Treten die beiden Ausdrücke gegeneinander an, ist Zutrauen im Nachteil. Auch wenn Anwendungsfälle denkbar sind, in denen es die bessere Figur macht. Einer Person, die einen zynischen Umgang mit sich selbst pflegt, ist es bedarfsweise hilfreicher, das Zutrauen eines Mitmenschen zu meditieren, statt skeptisch über den Nutzen von Selbstzynismus zu rätseln. Sobald Geringschätzung und Herablassung an ein Du gerichtet sind und es darum geht, solches Tun einzugrenzen oder in seine Schranken zu weisen, wird der Vorteil der Skepsis sichtbar.

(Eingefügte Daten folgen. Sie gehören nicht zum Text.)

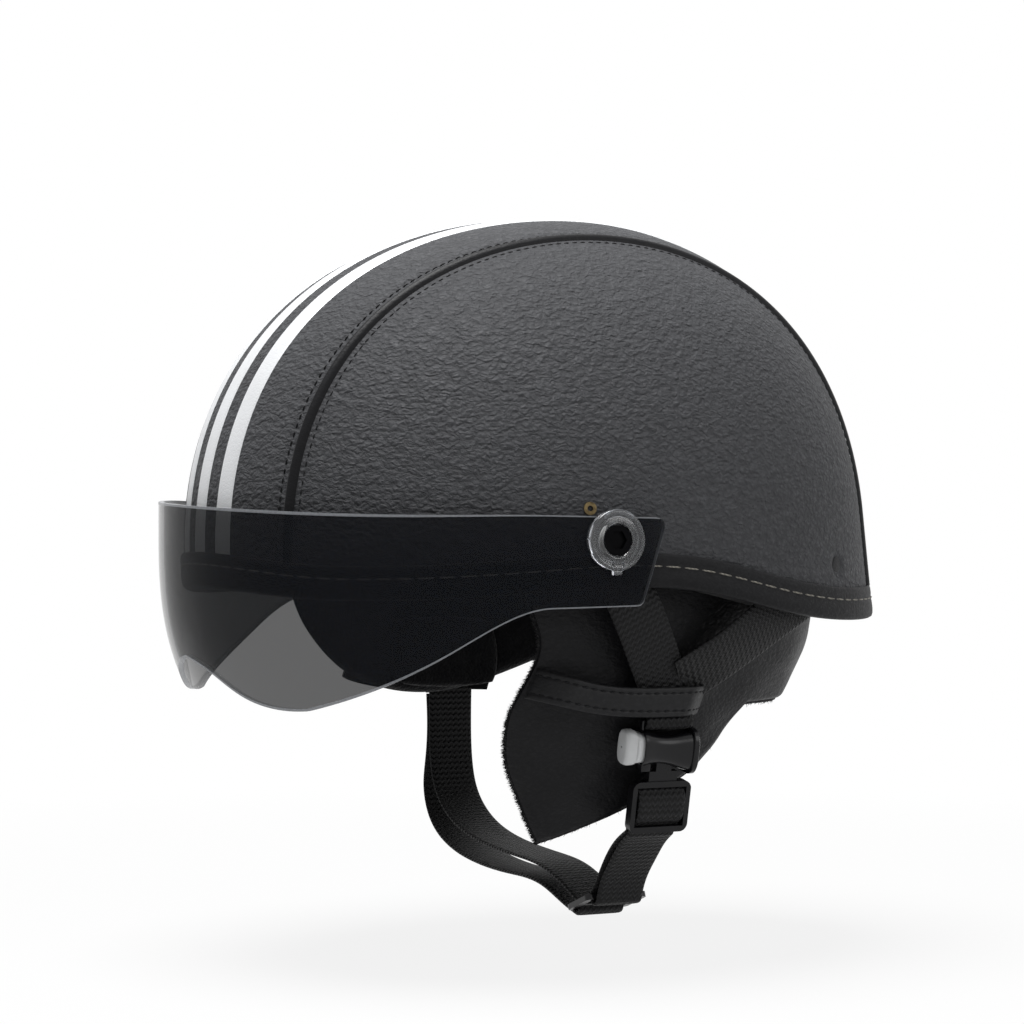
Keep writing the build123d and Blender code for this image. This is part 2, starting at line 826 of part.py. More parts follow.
def flap_layer(start, thickness):
    """One layer of the flap, cut to its outline and to the rim above it."""
    skin = wall(flap_levels, start, thickness, ruled=True)
    with BuildPart() as cloth:
        add(left_flap_outline.part)
        add(right_flap_outline.part)
        add(skin, mode=Mode.INTERSECT)
        add(above_rim(-flap_gap), mode=Mode.SUBTRACT)
    return cloth.part


with BuildPart() as neck_flap:
    add(flap_layer(0, flap_leather_thickness))
save(neck_flap, "neck_flap")
with BuildPart() as neck_flap_lining:
    add(flap_layer(flap_leather_thickness + layer_gap, flap_lining_thickness))
save(neck_flap_lining, "neck_flap_lining")

# Lower half of the right ear flap, folded up inside it
tuck_start = flap_leather_thickness + flap_lining_thickness + layer_gap + flap_gap
with BuildPart() as neck_flap_tuck:
    with BuildSketch(Plane.YZ):
        with Locations((0, tuck_height / 2 - tuck_drop)):
            RectangleRounded(2 * tuck_half_length, tuck_height, tuck_corner_radius)
    extrude(amount=-side_out)
    add(wall(flap_levels, tuck_start, tuck_thickness, ruled=True), mode=Mode.INTERSECT)
save(neck_flap_tuck, "neck_flap_tuck")

# Keeper bands: stitched to the flap at both ends, the straps pass behind
keeper_outline = [
    (-keeper_front_reach, -keeper_drop + keeper_front_rise),
    (-keeper_bend_reach, -keeper_drop + keeper_bend_rise),
    (0, -keeper_drop),
    (keeper_rear_reach, -keeper_drop),
    (keeper_rear_reach - keeper_end_length, -keeper_drop - keeper_height),
    (0, -keeper_drop - keeper_height),
    (-keeper_bend_reach, -keeper_drop - keeper_height + keeper_bend_rise),
    (-keeper_front_reach - keeper_end_length, -keeper_drop - keeper_height + keeper_front_rise),
]
keeper_levels = [
    (height, crown_half_width - inset, crown_half_length - inset)
    for height, inset in (
        (0, keeper_inset),
        (-keeper_drop, keeper_inset),
        (-keeper_drop - keeper_height, keeper_inset + keeper_thickness),
        (-2 * keeper_drop, keeper_inset + keeper_depth),
    )
]
with BuildPart() as keeper_channel:
    with BuildSketch(Plane.YZ):
        with Locations(((keeper_channel_rear - keeper_channel_front) / 2, -keeper_drop)):
            Rectangle(keeper_channel_rear + keeper_channel_front, 2 * keeper_drop)
    extrude(amount=side_out)
    add(oval_form(keeper_levels, keeper_thickness, crown_tilt), mode=Mode.INTERSECT)
with BuildPart() as keeper_left:
    add(seen_from_side(keeper_outline, 0, side_out))
    add(wall(keeper_levels, 0, keeper_depth), mode=Mode.INTERSECT)
    add(keeper_channel.part, mode=Mode.SUBTRACT)
save_pair(keeper_left, "strap_keeper_left", "strap_keeper_right")

# Buckle body: a barrel across the strap with a flange at its rear and ears for the strap bar
half_buckle = buckle_width / 2
loop_rise = buckle_slot_height + buckle_bar_size
with BuildPart() as buckle_body:
    with BuildSketch(buckle_face.offset(-buckle_depth / 2)):
        Rectangle(buckle_width, buckle_height)
    extrude(amount=buckle_depth)
    fillet(buckle_body.edges().filter_by(Axis.Y), radius=buckle_corner_radius)
    flange_depth = buckle_depth / 2 + buckle_flange_proud
    with BuildSketch(buckle_face.offset(-flange_depth)):
        with Locations((half_buckle - buckle_flange_thickness / 2, 0)):
            Rectangle(buckle_flange_thickness, buckle_height + 2 * buckle_flange_proud)
    extrude(amount=2 * flange_depth)
    outer_edges = buckle_body.edges().filter_by(Axis.Y).sort_by_distance(buckle_face.origin)[-4:]
    fillet(outer_edges, radius=buckle_corner_radius + buckle_flange_proud)
    with BuildSketch(buckle_face.offset(-buckle_bar_size / 2)):
        with Locations((0, buckle_height / 2 + loop_rise / 2 - buckle_ear_width / 2)):
            Rectangle(
                webbing_width + 2 * strap_clearance + 2 * buckle_ear_width,
                loop_rise + buckle_ear_width,
            )
    extrude(amount=buckle_bar_size)
    with BuildSketch(buckle_face.offset(-buckle_depth)):
        with Locations((0, buckle_height / 2 + buckle_slot_height / 2)):
            Rectangle(webbing_width + 2 * strap_clearance, buckle_slot_height)
    extrude(amount=2 * buckle_depth, mode=Mode.SUBTRACT)
    # Room for the release slider, open at the front, and the hole for its tail
    slider_room = button_frame_rear + spring_length
    with BuildSketch(buckle_face.offset(-button_frame_depth / 2 - running_gap)):
        with Locations(((slider_room - half_buckle) / 2, 0)):
            Rectangle(slider_room + half_buckle, button_frame_height + 2 * running_gap)
    extrude(amount=button_frame_depth + 2 * running_gap, mode=Mode.SUBTRACT)
    rear_end = buckle_face.from_local_coords(Vector(half_buckle, 0, 0))
    with BuildSketch(Plane(origin=rear_end, x_dir=buckle_face.z_dir, z_dir=(0, -1, 0))):
        Circle(button_tail_diameter / 2 + running_gap)
    extrude(amount=half_buckle, mode=Mode.SUBTRACT)
    # Mouth for the tongue, open below
    mouth_height = buckle_height / 2 + tongue_reach + strap_clearance
    with BuildSketch(buckle_face.offset(-tongue_thickness / 2 - running_gap)):
        with Locations((0, mouth_height / 2 - buckle_height / 2)):
            Rectangle(tongue_width + 2 * running_gap, mouth_height)
    extrude(amount=tongue_thickness + 2 * running_gap, mode=Mode.SUBTRACT)
save(buckle_body, "buckle_body")

# Release slider: a cap to press, a frame that the tongue passes through and a tail
with BuildPart() as release_button:
    with BuildSketch(buckle_face.offset(-button_cap_depth / 2)):
        cap_middle = -half_buckle - strap_clearance - button_travel - button_cap_width / 2
        with Locations((cap_middle, button_cap_rise)):
            RectangleRounded(button_cap_width, button_cap_height, button_cap_radius)
    extrude(amount=button_cap_depth)
    frame_front = -half_buckle - button_travel - strap_clearance - button_cap_radius
    with BuildSketch(buckle_face.offset(-button_frame_depth / 2)):
        with Locations(((button_frame_rear + frame_front) / 2, 0)):
            Rectangle(button_frame_rear - frame_front, button_frame_height)
    extrude(amount=button_frame_depth)
    window_rear = tongue_width / 2 + button_window_clearance
    window_front = -tongue_width / 2 - button_travel - button_window_clearance
    with BuildSketch(buckle_face.offset(-tongue_thickness / 2 - button_window_clearance)):
        with Locations(((window_rear + window_front) / 2, 0)):
            Rectangle(window_rear - window_front, 2 * button_frame_height)
    extrude(amount=tongue_thickness + 2 * button_window_clearance, mode=Mode.SUBTRACT)
    tail_start = buckle_face.from_local_coords(Vector(button_frame_rear, 0, 0))
    with BuildSketch(Plane(origin=tail_start, x_dir=buckle_face.z_dir, z_dir=(0, 1, 0))):
        Circle(button_tail_diameter / 2)
    extrude(amount=half_buckle - button_frame_rear)
save(release_button, "release_button")

# Return spring round the tail, between the slider and the rear wall of its room
spring_start = buckle_face.from_local_coords(Vector(button_frame_rear + spring_wire_diameter, 0, 0))
spring_reach = spring_length - 2 * spring_wire_diameter
spring_radius = (spring_outer_diameter - spring_wire_diameter) / 2
with BuildPart() as button_spring:
    with BuildLine():
        coil = Helix(
            pitch=spring_reach / spring_turns,
            height=spring_reach,
            radius=spring_radius,
            center=spring_start,
            direction=(0, 1, 0),
        )
    with BuildSketch(Plane(origin=coil @ 0, z_dir=coil % 0)):
        RegularPolygon(spring_wire_diameter / 2, 4)
    sweep(is_frenet=True)
save(button_spring, "button_spring")

# Tongue and strap adjuster, one moulding: the tongue goes up into the buckle's mouth
neck_top = -buckle_height / 2 - strap_clearance
adjuster_middle = neck_top - adjuster_neck_height - adjuster_height / 2
neck_length = adjuster_neck_height + (adjuster_height - adjuster_window_height) / 4
with BuildPart() as buckle_tongue:
    with BuildSketch(buckle_face.offset(-tongue_thickness / 2)):
        with Locations((0, (tongue_reach + neck_top) / 2)):
            Rectangle(tongue_width, tongue_reach - neck_top)
    extrude(amount=tongue_thickness)
    chamfer(buckle_tongue.faces().sort_by(Axis.Z)[-1].edges(), length=tongue_thickness / 4)
    with BuildSketch(buckle_face.offset(-tongue_thickness / 2)):
        with Locations((0, neck_top)):
            Rectangle(adjuster_neck_width, neck_length, align=(Align.CENTER, Align.MAX))
    extrude(amount=tongue_thickness)
    with BuildSketch(buckle_face.offset(-adjuster_depth / 2)):
        with Locations((0, adjuster_middle)):
            RectangleRounded(adjuster_width, adjuster_height, adjuster_corner_radius)
            Rectangle(adjuster_window_width, adjuster_window_height, mode=Mode.SUBTRACT)
    extrude(amount=adjuster_depth)
    bar_end = buckle_face.from_local_coords(
        Vector(-adjuster_window_width / 2 - strap_clearance, adjuster_middle, 0)
    )
    with BuildSketch(Plane(origin=bar_end, x_dir=buckle_face.z_dir, z_dir=(0, 1, 0))):
        Circle(adjuster_bar_diameter / 2)
    extrude(amount=adjuster_window_width + 2 * strap_clearance)
save(buckle_tongue, "buckle_tongue")

# Chin strap: a belt of webbing between the adjuster's bar and the slider's near bar
adjuster_bar = buckle_face.from_local_coords(Vector(0, adjuster_middle, 0))
slope = radians(slider_slope)
slider_face = Plane(
    origin=(crown_half_width - slider_inset, strap_join_reach, -slider_drop),
    x_dir=(0, 1, 0),
    z_dir=(-sin(slope), 0, cos(slope)),
)
bar_offset = slider_length / 2 - slider_bar_width / 2
near_bar = slider_face.from_local_coords(Vector(0, -bar_offset, 0))
far_bar = slider_face.from_local_coords(Vector(0, bar_offset, 0))

belt_inner = hypot(slider_bar_width, slider_thickness) + 2 * strap_clearance
belt_outer = belt_inner + 2 * webbing_thickness
belt_ends = ((adjuster_bar.X, adjuster_bar.Z), (near_bar.X, near_bar.Z))
belt_knee = (crown_half_width - belt_knee_inset, -belt_knee_drop)
with BuildPart() as chin_strap:
    with BuildSketch(ring_plane):
        for width, mode in ((belt_outer, Mode.ADD), (belt_inner, Mode.SUBTRACT)):
            with BuildLine():
                FilletPolyline(belt_ends[0], belt_knee, belt_ends[1], radius=loop_bend_radius)
            trace(line_width=width, mode=mode)
            with Locations(*belt_ends):
                Circle(width / 2, mode=mode)
    extrude(amount=webbing_width / 2, both=True)
save(chin_strap, "chin_strap")

# Slider: a flat three-bar plate
with BuildPart() as strap_slider:
    with BuildSketch(slider_face.offset(-slider_thickness / 2)):
        RectangleRounded(slider_width, slider_length, slider_corner_radius)
        slot_height = (slider_length - 3 * slider_bar_width) / 2
        with GridLocations(0, slot_height + slider_bar_width, 1, 2):
            Rectangle(webbing_width + 2 * strap_clearance, slot_height, mode=Mode.SUBTRACT)
    extrude(amount=slider_thickness)
save(strap_slider, "strap_slider")

# Long loop of webbing from the right side under the chin to the slider's far bar
loop_outer = [(x * loop_scale, z * loop_scale) for x, z in loop_outer_shares]
loop_inner = [(x * loop_scale, z * loop_scale) for x, z in loop_inner_shares]
loop_reach = hypot(slider_bar_width, slider_thickness) / 2 + strap_clearance + webbing_thickness / 2
with BuildPart() as chin_loop:
    with BuildSketch(ring_plane):
        with BuildLine():
            FilletPolyline(*loop_outer, (far_bar.X, far_bar.Z - loop_reach), radius=loop_bend_radius)
        trace(line_width=webbing_thickness)
        with BuildLine():
            FilletPolyline(*loop_inner, (far_bar.X, far_bar.Z + loop_reach), radius=loop_bend_radius)
        trace(line_width=webbing_thickness)
        with Locations((far_bar.X, far_bar.Z)):
            Circle(loop_reach + webbing_thickness / 2)
            Circle(loop_reach - webbing_thickness / 2, mode=Mode.SUBTRACT)
    extrude(amount=webbing_width / 2, both=True)
save(chin_loop, "chin_loop")
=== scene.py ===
from math import cos, pi, radians, sin, tau

import bmesh
import bpy
import numpy as np
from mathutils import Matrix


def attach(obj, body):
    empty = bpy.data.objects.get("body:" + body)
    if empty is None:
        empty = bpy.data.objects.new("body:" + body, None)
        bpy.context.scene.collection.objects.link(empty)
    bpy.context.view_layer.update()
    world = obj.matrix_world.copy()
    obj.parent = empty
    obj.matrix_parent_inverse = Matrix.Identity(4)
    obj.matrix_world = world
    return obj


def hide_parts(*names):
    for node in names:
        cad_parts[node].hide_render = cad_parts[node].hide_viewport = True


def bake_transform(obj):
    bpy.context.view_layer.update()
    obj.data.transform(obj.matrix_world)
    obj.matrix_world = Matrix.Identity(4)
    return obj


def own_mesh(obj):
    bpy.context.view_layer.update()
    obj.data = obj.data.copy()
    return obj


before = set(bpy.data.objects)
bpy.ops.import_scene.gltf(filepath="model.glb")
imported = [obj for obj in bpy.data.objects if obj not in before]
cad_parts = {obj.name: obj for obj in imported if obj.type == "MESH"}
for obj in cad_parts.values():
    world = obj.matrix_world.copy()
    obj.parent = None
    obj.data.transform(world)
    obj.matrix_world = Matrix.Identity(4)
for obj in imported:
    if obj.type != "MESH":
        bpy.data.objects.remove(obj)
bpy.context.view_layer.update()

scene = bpy.context.scene
mm = 0.001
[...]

Währenddessen Zutrauen in diesem Fall verängstigt in die philanthropische Trickkiste zurück krebst, kämpft Skepsis mit einem Subjekt, das Fremdes abwertet, indem es ihm eine bestimmte Offenheit aufzuzwingen sucht. Ein solches Subjekt kann mittels Skepsis immerhin zu seinen Gewissheiten befragt werden, die es dazu hat, dass seine Fremdabwertung gerechtfertigt ist.

Auch Überbetonung von Skepsis ist Menschen abträglich. Eine solche Überbetonung kann geschwächt werden, wenn die Frage im Spiel bleibt, worauf sich Skepsis bezieht. Dazu hat Zutrauen etwas zu sagen. Kaum lässt es sich auf das Wagnis ein, erwähnte Stufe zu erklimmen und sich zwischen der Skepsis und dem Mut aufzustellen, wird seine Autorität in Verbindung mit Austausch beobachtbar.